El confinamiento me pilló fuera de Madrid, así que por ahí ando, por suerte en compañía de Carme, mi mujer. También por suerte, estoy con
una nueva novela, que, por circunstancias que no vienen al caso, dudé que pudiera terminar alguna vez. Aún lo dudo mucho, claro, pero es que ninguna otra la había escrito en condiciones tan adversas ni
con tantos obstáculos. Inverosímilmente, cuenta ya 380 páginas, y dado que las dos anteriores tuvieron 558 y 576 respectivamente, todavía me resta mucha tarea por delante si alcanzara similar extensión.
Eso deseo hoy, y confío en no alargarla innecesariamente por culpa del largo encierro. Porque ahora me daría pavor concluirla. Al menos hay unas pocas horas de la jornada en que me sumerjo en 1997 y en otra ciudad,
me encuentro con personajes (unos nuevos, otros viejos conocidos), consigo abstraerme con lo que no existe, engañar a mi imaginación, sentirme en voluntaria deuda con una “tarea” que intento hacer
bien, aunque acaso me esté saliendo fatal. Esto último no me importa gran cosa en estos momentos. Si es pésima, qué se le va a hacer: es mi pequeña tabla de salvación. También
me acechan temores más prosaicos: dado que escribo a máquina, ¿cuánto me durarán las cintas de las que dispongo aquí? ¿Cuánto el papel?

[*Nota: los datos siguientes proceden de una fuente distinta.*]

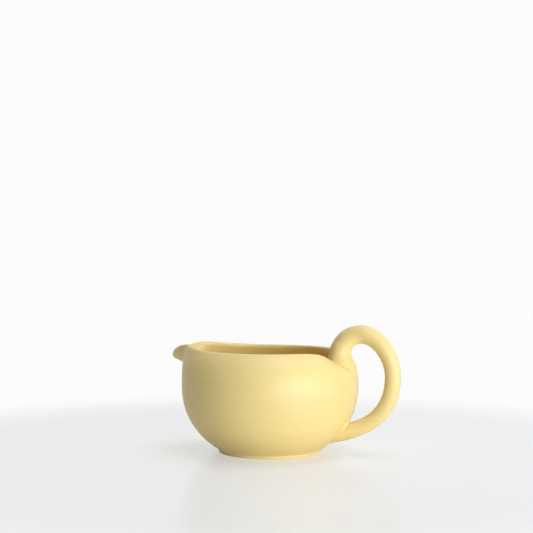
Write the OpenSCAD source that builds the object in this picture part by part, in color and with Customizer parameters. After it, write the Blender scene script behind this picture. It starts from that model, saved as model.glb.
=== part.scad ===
// Tea cooling pitcher. A round, closed-in bowl stands on a low turned foot. Its rim dips
// where the handle grows out of it, rises on the other side, and is pulled there into a
// short pouring lip. The handle is one tapered coil that loops up, over and back into the
// bowl's lower wall. All of it is one fired piece of fine clay, so it is one solid.
// Sizes are millimetres. The origin is the middle of the foot, on the table. The handle
// points along +X, the pouring lip along -X, and +Z is up.

/* [Bowl] */
// Diameter of the bowl at its widest place
bowl_d = 90; // [82:1:100]
// Height of the widest place
belly_z = 34; // [30:0.5:38]
// Height of the rim's top at the sides of the mouth
rim_z = 51.9; // [48:0.1:58]
// Diameter of the round part of the mouth, along the top of the rim
mouth_d = 68.8; // [62:0.2:74]
// Thickness of the wall from the foot to the belly
wall = 3; // [2.4:0.1:4]
// Thickness of the rounded rim
rim_wall = 2.6; // [2:0.1:3.4]
// Thickness of the floor above the foot's recess
floor_wall = 3; // [2.4:0.1:4.5]
// How far the curve stays upright below the belly
belly_hold_low = 16; // [12:0.5:19]
// How far the curve stays upright above the belly
belly_hold_high = 10.5; // [8:0.5:13]
// How far the shoulder keeps the slope that it has at the rim
shoulder_hold = 6.5; // [4:0.5:8]
// Slope of the shoulder where it meets the rim, in degrees above level
shoulder_slope = 34.5; // [26:0.5:46]

/* [Foot] */
// Outer diameter of the foot ring
foot_d = 52.4; // [46:0.2:58]
// Height of the foot ring's upright side
foot_h = 1.5; // [1:0.1:2.6]
// Width of the foot ring
foot_ring_w = 3.2; // [2.4:0.1:5]
// Depth of the turned recess inside the foot ring
foot_recess = 1.1; // [0.6:0.1:1.6]
// Rounding of the foot ring's two edges
foot_edge = 0.4; // [0.2:0.05:0.5]
// Slope at which the bowl leaves the foot, in degrees above level
foot_slope = 31; // [24:1:38]
// How far the bowl keeps that slope
foot_hold = 12; // [8:0.5:14]

/* [Rim line] */
// How far the rim dips at the handle
rim_dip = 6.5; // [3:0.1:7]
// Half of the angle that the dip spans, in degrees round the bowl
rim_dip_angle = 21; // [20:1:34]
// How far the mouth widens at the handle
handle_widening = 1.1; // [0:0.1:2.5]
// How much fuller the shoulder is under the handle
handle_fullness = 2; // [0:0.2:4]
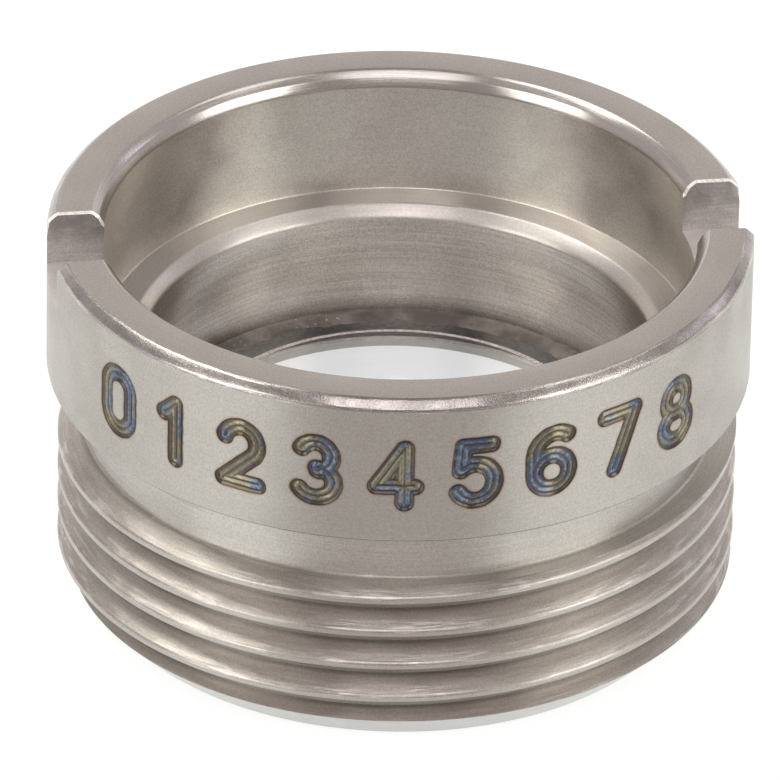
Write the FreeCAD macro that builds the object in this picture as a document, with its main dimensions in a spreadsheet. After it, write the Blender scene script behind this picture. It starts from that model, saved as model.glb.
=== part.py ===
import FreeCAD, Part
import math
import os
import Sketcher

# Mounted aspheric lens: a turned steel cell that screws into a holder, the moulded lens
# glued in its lower end, and the ring of cured adhesive between them.
# The optical axis is Z. The threaded end stands on Z = 0 and the slotted collar is on top.

doc = FreeCAD.newDocument("MountedLens")

# Driving dimensions in millimetres, angles in degrees
SIZES = (
    ("cell_height", 5.45, "Cell, end to end"),
    ("collar_step", 0.15, "How far the collar stands out past the thread's crests"),
    ("collar_height", 2.1, "Collar, from its shoulder to the top face"),
    ("collar_edge_break", 0.03, "Edge break on the collar's shoulder"),
    ("rim_outer_chamfer", 0.12, "Chamfer outside the top face"),
    ("rim_inner_chamfer", 0.15, "Chamfer inside the top face"),
    ("relief_width", 0.85, "Width of the thread relief behind the collar"),
    ("relief_clearance", 0.05, "How far the relief goes below the thread's root"),
    ("relief_fillet", 0.05, "Tool radius in the relief's corners"),
    ("thread_diameter", 9.0, "Thread, over its crests"),
    ("thread_pitch", 0.5, "Thread pitch"),
    ("thread_flank_angle", 30.0, "Half of the angle between the thread's flanks"),
    ("thread_crest", 0.09, "Flat left on the thread's crest"),
    ("thread_root", 0.06, "Flat in the thread's root"),
    ("thread_entry", 0.26, "Where the groove's middle starts below the end face, on the +X side"),
    ("thread_runout", 0.34, "How far the groove's middle runs on into the relief"),
    ("thread_lead", 0.55, "Lead-in chamfer at the thread's end"),
    ("cutter_overlap", 0.03, "How far the thread tool stands out past the crests"),
    ("front_bore_depth", 1.78, "Front bore, from the top face to its ledge"),
    ("pocket_wall", 1.13, "Wall between the thread's crests and the lens pocket"),
    ("ledge_width", 0.53, "Ledge, from the front bore's wall in to the lens pocket's wall"),
    ("pocket_chamfer", 0.15, "Chamfer at the pocket's mouth"),
    ("seat_thickness", 0.37, "Lip that the lens stands on"),
    ("seat_overlap", 0.15, "How far the lip reaches in under the lens"),
    ("exit_chamfer", 0.1, "Chamfer of the lip's opening at the end face"),
    ("slot_width", 1.24, "Spanner slots, across"),
    ("slot_depth", 0.75, "Spanner slots, from the top face"),
    ("bond_gap", 0.12, "Gap for the adhesive, between the pocket's wall and the lens's rim"),
    ("lens_rim_chamfer", 0.08, "Chamfer on both edges of the lens's rim"),
    ("flange_thickness", 1.75, "Lens at its flat flange"),
    ("flange_width", 0.5, "Flat flange, from the lens's rim in to the aspheric surface"),
    ("optic_step", 0.04, "Step from the flange up to the aspheric surface"),
    ("vertex_radius", 9.26, "Aspheric surface, radius of curvature at the vertex"),
    ("conic_constant", -0.6, "Aspheric surface, conic constant"),
    ("bond_recess", 0.03, "Adhesive, how far it stays below the lens's chamfer"),
    ("bond_climb", 0.08, "Adhesive, how far it climbs the pocket's wall"),
)

# Points along the aspheric curve, from the axis to its edge
ASPHERE_POINTS = 9
# How closely an edge has to lie to where it is looked for, in millimetres
EDGE_TOLERANCE = 1e-4
# The least metal that a cut takes away, in cubic millimetres
LEAST_CUT = 0.1

sheet = doc.addObject("Spreadsheet::Sheet", "Sizes")
for row, (alias, number, meaning) in enumerate(SIZES, start=1):
    sheet.set("A%d" % row, meaning)
    sheet.set("B%d" % row, str(number))
    sheet.setAlias("B%d" % row, alias)
doc.recompute()


def size(alias):
    """A driving dimension as a number."""
    return float(sheet.get(alias))


def value(expression):
    """What an expression on the sheet comes to."""
    return float(sheet.evalExpression(expression))


# Heights and radii that several features share, as expressions on the sheet
SHOULDER = "(Sizes.cell_height - Sizes.collar_height)"
THREAD_TOP = "(Sizes.cell_height - Sizes.collar_height - Sizes.relief_width)"
LEDGE = "(Sizes.cell_height - Sizes.front_bore_depth)"
THREAD_R = "(Sizes.thread_diameter / 2)"
COLLAR_R = "(Sizes.thread_diameter / 2 + Sizes.collar_step)"
FLANK = "tan(Sizes.thread_flank_angle * 1 deg)"
HALF_GROOVE = "((Sizes.thread_pitch - Sizes.thread_crest) / 2)"
HALF_ROOT = "(Sizes.thread_root / 2)"
ROOT_R = "(%s - (%s - %s) / %s)" % (THREAD_R, HALF_GROOVE, HALF_ROOT, FLANK)
RELIEF_R = "(%s - Sizes.relief_clearance)" % ROOT_R
POCKET_R = "(%s - Sizes.pocket_wall)" % THREAD_R
LENS_R = "(%s - Sizes.bond_gap)" % POCKET_R
EXIT_R = "(%s - Sizes.seat_overlap)" % LENS_R
FRONT_R = "(%s + Sizes.ledge_width)" % POCKET_R
LENS_TOP = "(Sizes.seat_thickness + Sizes.flange_thickness - Sizes.lens_rim_chamfer)"


def origin_plane(body, role):
    """One of the body's own origin planes, found by its role."""
    for feature in body.Origin.OriginFeatures:
        if feature.Role == role:
            return feature
    raise LookupError(role)


def outline(body, name, role, corners):
    """A closed sketch of straight edges; each corner is a pair of expressions on the sheet."""
    sketch = body.newObject("Sketcher::SketchObject", name)
    sketch.AttachmentSupport = [(origin_plane(body, role), "")]
    sketch.MapMode = "FlatFace"
    points = []
    for across, up in corners:
        points.append(FreeCAD.Vector(value(across), value(up), 0))
    count = len(points)
    for i, point in enumerate(points):
        sketch.addGeometry(Part.LineSegment(point, points[(i + 1) % count]), False)
    for i in range(count):
        sketch.addConstraint(Sketcher.Constraint("Coincident", i, 2, (i + 1) % count, 1))
    for i, (corner, point) in enumerate(zip(corners, points)):
        for kind, expression, distance in zip(("DistanceX", "DistanceY"), corner, point):
            index = sketch.addConstraint(Sketcher.Constraint(kind, -1, 1, i, 1, distance))
            sketch.setExpression("Constraints[%d]" % index, expression)
    return sketch


def turned(body, name, sketch):
    """The sketch turned a full circle about the optical axis."""
    feature = body.newObject("PartDesign::Revolution", name)
    feature.Profile = sketch
    feature.ReferenceAxis = (sketch, ["V_Axis"])
    feature.Angle = 360.0
    return feature


def circles_at(shape, radius, height):
    """The names of the shape's round edges about Z with this radius at this height."""
    names = []
    for number, edge in enumerate(shape.Edges, start=1):
        if not isinstance(edge.Curve, Part.Circle):
            continue
        same_radius = abs(edge.Curve.Radius - radius) < EDGE_TOLERANCE
        same_height = abs(edge.Curve.Center.z - height) < EDGE_TOLERANCE
        if same_radius and same_height:
            names.append("Edge%d" % number)
    return names


# Lens cell
cell = doc.addObject("PartDesign::Body", "LensCell")
cell.Label = "lens_cell"
section = outline(cell, "CellSection", "XZ_Plane", (
    (EXIT_R + " + Sizes.exit_chamfer", "0"),
    (THREAD_R + " - Sizes.thread_lead", "0"),
    (THREAD_R, "Sizes.thread_lead"),
    (THREAD_R, THREAD_TOP),
    (RELIEF_R, THREAD_TOP),
    (RELIEF_R, SHOULDER),
    (COLLAR_R + " - Sizes.collar_edge_break", SHOULDER),
    (COLLAR_R, SHOULDER + " + Sizes.collar_edge_break"),
    (COLLAR_R, "Sizes.cell_height - Sizes.rim_outer_chamfer"),
    (COLLAR_R + " - Sizes.rim_outer_chamfer", "Sizes.cell_height"),
    (FRONT_R + " + Sizes.rim_inner_chamfer", "Sizes.cell_height"),
    (FRONT_R, "Sizes.cell_height - Sizes.rim_inner_chamfer"),
    (FRONT_R, LEDGE),
    (POCKET_R + " + Sizes.pocket_chamfer", LEDGE),
    (POCKET_R, LEDGE + " - Sizes.pocket_chamfer"),
    (POCKET_R, "Sizes.seat_thickness"),
    (EXIT_R, "Sizes.seat_thickness"),
    (EXIT_R, "Sizes.exit_chamfer"),
))
blank = turned(cell, "Blank", section)
doc.recompute()

# The relief tool's nose leaves a small radius in both corners of the groove
corners = circles_at(blank.Shape, value(RELIEF_R), value(SHOULDER))
corners += circles_at(blank.Shape, value(RELIEF_R), value(THREAD_TOP))
relief_corners = cell.newObject("PartDesign::Fillet", "ReliefCorners")
relief_corners.Base = (blank, corners)
relief_corners.setExpression("Radius", "Sizes.relief_fillet")
doc.recompute()

# One pass of a cutter across the top face makes both spanner slots
half_length = COLLAR_R + " + Sizes.slot_width"
half_width = "Sizes.slot_width / 2"
channel = outline(cell, "SlotChannel", "XY_Plane", (
    ("-(" + half_length + ")", "-(" + half_width + ")"),
    (half_length, "-(" + half_width + ")"),
    (half_length, half_width),
    ("-(" + half_length + ")", half_width),
))
channel.setExpression("AttachmentOffset.Base.z", "Sizes.cell_height")
slots = cell.newObject("PartDesign::Pocket", "SpannerSlots")
slots.Profile = channel
slots.Type = "Length"
slots.setExpression("Length", "Sizes.slot_depth")
doc.recompute()

# The thread is one helical groove that starts below the end face and runs out in the relief
mouth = HALF_GROOVE + " + Sizes.cutter_overlap * " + FLANK
groove = outline(cell, "ThreadGroove", "XZ_Plane", (
    (ROOT_R, "-Sizes.thread_entry - " + HALF_ROOT),
    (THREAD_R + " + Sizes.cutter_overlap", "-Sizes.thread_entry - (" + mouth + ")"),
    (THREAD_R + " + Sizes.cutter_overlap", "-Sizes.thread_entry + (" + mouth + ")"),
    (ROOT_R, "-Sizes.thread_entry + " + HALF_ROOT),
))
thread = cell.newObject("PartDesign::SubtractiveHelix", "Thread")
thread.Profile = groove
thread.ReferenceAxis = (groove, ["V_Axis"])
thread.Mode = "pitch-height-angle"
thread.setExpression("Pitch", "Sizes.thread_pitch")
thread.setExpression("Height", THREAD_TOP + " + Sizes.thread_runout + Sizes.thread_entry")
thread.Angle = 0.0
thread.LeftHanded = False
thread.Reversed = False
cell.Tip = thread
doc.recompute()


def conic_root(distance):
    """The square root in the conic formula, at this distance from the axis."""
    return math.sqrt(1 - (1 + size("conic_constant")) * (distance / size("vertex_radius")) ** 2)


def sag(distance):
    """Depth of the aspheric surface below its vertex."""
    return distance ** 2 / (size("vertex_radius") * (1 + conic_root(distance)))


def slope(distance):
    """How steeply the aspheric surface falls away from the axis."""
    return distance / (size("vertex_radius") * conic_root(distance))


def lens_shape():
    """The moulded lens: a flat base, a chamfered rim, a flat flange and the aspheric surface."""
    base = size("seat_thickness")
    rim = value(LENS_R)
    chamfer = size("lens_rim_chamfer")
    flange = base + size("flange_thickness")
    step = size("optic_step")
    optic = rim - size("flange_width") - step
    vertex = flange + step + sag(optic)
    curve = []
    for i in range(ASPHERE_POINTS):
        distance = optic * i / (ASPHERE_POINTS - 1)
        curve.append(FreeCAD.Vector(distance, 0, vertex - sag(distance)))
    at_vertex = FreeCAD.Vector(1, 0, 0)
    at_edge = FreeCAD.Vector(1, 0, -slope(optic))
    surface = Part.BSplineCurve()
    surface.interpolate(curve, InitialTangent=at_vertex, FinalTangent=at_edge)
    side = [
        curve[-1],
        FreeCAD.Vector(optic + step, 0, flange),
        FreeCAD.Vector(rim - chamfer, 0, flange),
        FreeCAD.Vector(rim, 0, flange - chamfer),
        FreeCAD.Vector(rim, 0, base + chamfer),
        FreeCAD.Vector(rim - chamfer, 0, base),
        FreeCAD.Vector(0, 0, base),
        curve[0],
    ]
    edges = [surface.toShape()]
    for start, end in zip(side, side[1:]):
        edges.append(Part.makeLine(start, end))
    face = Part.Face(Part.Wire(edges))
    return face.revolve(FreeCAD.Vector(0, 0, 0), FreeCAD.Vector(0, 0, 1), 360)


# Aspheric lens
lens = doc.addObject("Part::Feature", "AsphericLens")
lens.Label = "aspheric_lens"
lens.Shape = lens_shape()
lens.Placement = FreeCAD.Placement()

# Ring of adhesive that fills the gap between the lens's rim and the pocket
bond = doc.addObject("PartDesign::Body", "BondRing")
bond.Label = "bond_ring"
bond_section = outline(bond, "BondSection", "XZ_Plane", (
    (LENS_R, "Sizes.seat_thickness + Sizes.lens_rim_chamfer"),
    (LENS_R + " - Sizes.lens_rim_chamfer", "Sizes.seat_thickness"),
    (POCKET_R, "Sizes.seat_thickness"),
    (POCKET_R, LENS_TOP + " - Sizes.bond_recess + Sizes.bond_climb"),
    (LENS_R, LENS_TOP + " - Sizes.bond_recess"),
))
turned(bond, "BondTurned", bond_section)
doc.recompute()

# Every feature is sound, each cut has taken metal away, and the pieces go to their files
for item in doc.Objects:
    if "Invalid" in item.State or "Error" in item.State:
        raise RuntimeError("%s failed: %s" % (item.Name, item.State))
metal = blank.Shape.Volume
for cut in (slots, thread):
    if cut.Shape.Volume > metal - LEAST_CUT:
        raise RuntimeError("%s cuts nothing" % cut.Name)
    metal = cut.Shape.Volume

os.makedirs("parts", exist_ok=True)
for piece in (cell, lens, bond):
    shape = piece.Shape
    if shape.isNull() or not shape.isValid() or len(shape.Solids) != 1:
        raise RuntimeError("%s is not one sound solid" % piece.Label)
    shape.exportStep("parts/%s.step" % piece.Label)
    box = shape.optimalBoundingBox(True, False)
    spans = (box.XLength, box.YLength, box.ZLength)
    print(piece.Label, "%.3f mm3" % shape.Volume, "%.3f x %.3f x %.3f mm" % spans)
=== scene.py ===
"""Mounted aspheric lens: the finished pieces, the studio and the camera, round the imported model."""

import math

import bmesh
import bpy
from bpy.props import FloatProperty, FloatVectorProperty, IntProperty, PointerProperty
from mathutils import Matrix, Vector, noise


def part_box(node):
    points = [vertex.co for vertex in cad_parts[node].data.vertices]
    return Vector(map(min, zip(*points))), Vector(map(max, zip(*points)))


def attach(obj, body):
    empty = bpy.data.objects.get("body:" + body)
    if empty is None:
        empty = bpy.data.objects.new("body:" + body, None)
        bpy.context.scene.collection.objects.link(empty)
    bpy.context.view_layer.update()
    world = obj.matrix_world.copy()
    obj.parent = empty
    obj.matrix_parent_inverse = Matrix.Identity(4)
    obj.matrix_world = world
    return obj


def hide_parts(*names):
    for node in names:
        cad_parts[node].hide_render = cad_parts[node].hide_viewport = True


bl_info = {
    "name": "Mounted Aspheric Lens",
    "version": (1, 0, 0),
    "blender": (4, 5, 0),
    "location": "View3D > Sidebar > Lens",
    "description": "Models a threaded lens cell, its moulded lens and the adhesive between them",
    "category": "Object",
}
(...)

A la noche busco otra denostada “evasión”. Si uno escribe, lee menos que si no. Música y cine, pues: el que me ofrece la única plataforma de mi refugio. El día más largo, de 1962, aún se ve estupendamente, y nos sirvió para recordar los tiempos en que Europa estuvo mucho más hundida que ahora,
y que se salió, aunque con bajas y sufrimiento infinitos. Unos pocos DVD me han permitido “evadirme” con tres antiquísimas comedias de Mitchell Leisen, que no tenía el talento de Lubitsch pero tampoco carecía de él. Películas simpáticas y divertidas, sin pretensiones y optimistas. Lo admirable es que Una chica afortunada (Easy Living) es de 1937; Medianoche (Midnight), de 1939; y Ella y su secretario (Take a Letter, Darling), de 1942. En el 37 Hitler ya ejercía su monstruoso poder; en el 39 estalló la Segunda Guerra Mundial;
en el 42 ya estaba el mundo entero inmerso en ella. Asombra que en tiempos tan sombríos y trágicos hubiera gente con buen humor, dispuesta a no dejarse desmoralizar… a todas horas. El guión de una
de esas comedias es de Preston Sturges, director de Los viajes de Sullivan (1941), que cuenta la historia de un cineasta “concienciado” y “realista” que, tras una serie de peripecias, y tras dar con sus huesos en un terrible penal, descubre cuánto
bien hace a los desesperados presos una película que les arranca carcajadas pese a su mísera situación, de la que se olvidan efímeramente… hasta la siguiente proyección. Y se da cuenta
de cuán estúpido, engreído y egoísta fue al despreciar esos géneros “menores”, y de lo fundamental y beneficiosa que resulta, precisamente, la mal vista y bendita “evasión”.